An Event Apart Chicago

Back when we announced An Event Apart Atlanta, there was a promise of more cities to come:

Can’t make Atlanta on April 3rd? Event Apart seminars in Seattle, Chicago, and Los Angeles (not necessarily in that order) are up next.

The first of those three has now been announced: An Event Apart Chicago, to be held June 2nd, 2006 at the Gleacher Center right in the heart of downtown Chicago.  Not only will this show reprise the speaker lineup from our Philadelphia show, but our first foray to the Windy City will also feature Jim Coudal as a guest speaker.  He’s a respected Web designer and founder of Coudal Partners, the guy behind Jewelboxing, The Show, and The Deck, and (along with Jason Fried) opened this year’s SXSW Interactive.  He hasn’t chosen his specific topic as I write this, but as far as I’m concerned he can call it “An Hour of Jim Coudal Talking About Whatever The Hell He Wants”.

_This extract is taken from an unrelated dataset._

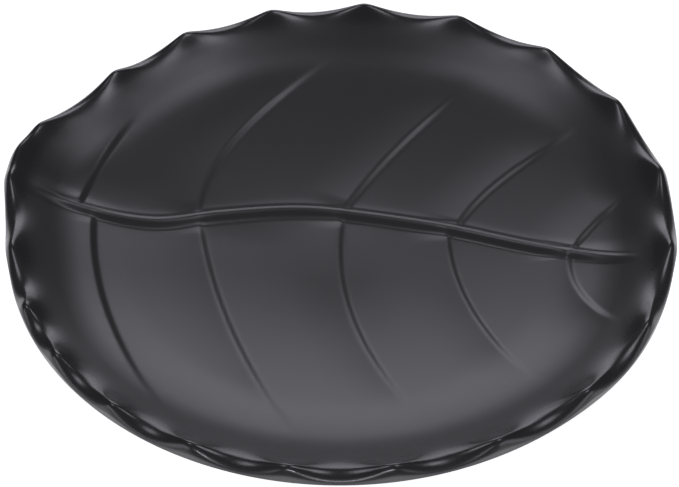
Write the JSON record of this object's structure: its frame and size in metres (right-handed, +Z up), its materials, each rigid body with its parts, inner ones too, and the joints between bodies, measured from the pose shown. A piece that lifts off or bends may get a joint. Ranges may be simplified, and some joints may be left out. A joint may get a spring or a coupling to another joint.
{
  "type": "leaf plate",
  "caption": "Shallow leaf-shaped serving dish in matt black moulded plastic, with a raised midrib, curved side veins, a toothed rolled rim and a round foot ring.",
  "frame": {"origin": "middle of the plate's footprint, on the plane the foot ring stands on", "axes": "+X along the leaf from its base to its tip, +Z up out of the dish, +Y towards the side that the midrib bows to"},
  "size_m": [0.2806, 0.2764, 0.0339],
  "materials": {
    "matt_black_melamine": "satin, fine grained"
  },
  "bodies": {
    "root": {"plate_body": "matt_black_melamine"}
  },
  "joints": []
}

Registration is already open, so if you’re planning to attend, don’t tarry.  (In fact, just as I went to post this, the first registration came in!)  We have a hard limit on the number of seats available, so when they’re gone, they’re gone.  Much as it pained us, we had to turn away a number of people from the first two Events.  If you want to avoid paining us further, register soon.

IE7 Improvements and Bug Tracking

Over on IEblog, Markus Mielke has a great IE7 post with screenshots of a CSS Zen Garden-inspired layout showing off fixed positioning, PNG alpha channels, arbitrary-element hover, and so much more.  There are those who have called for its inclusion into the Zen Garden, but as Dave points out, it would break in IE6 and so couldn’t qualify as an official design.  Oh, the irony.

Getting back to Markus’ post, he has this to say near the end:

…we are now layout complete with the release of the MIX build – we don’t plan to add more layout features or drastically change layout behavior. This gives web developers a chance to test and prepare your pages for Vista Beta2 and the final release of IE7.  There are still bugs and missing features (display tables, generated content to name a few) we would have liked to do for IE7 but based on your requests to have some lead time to test your pages we need to lock it down now to be able to ship IE7.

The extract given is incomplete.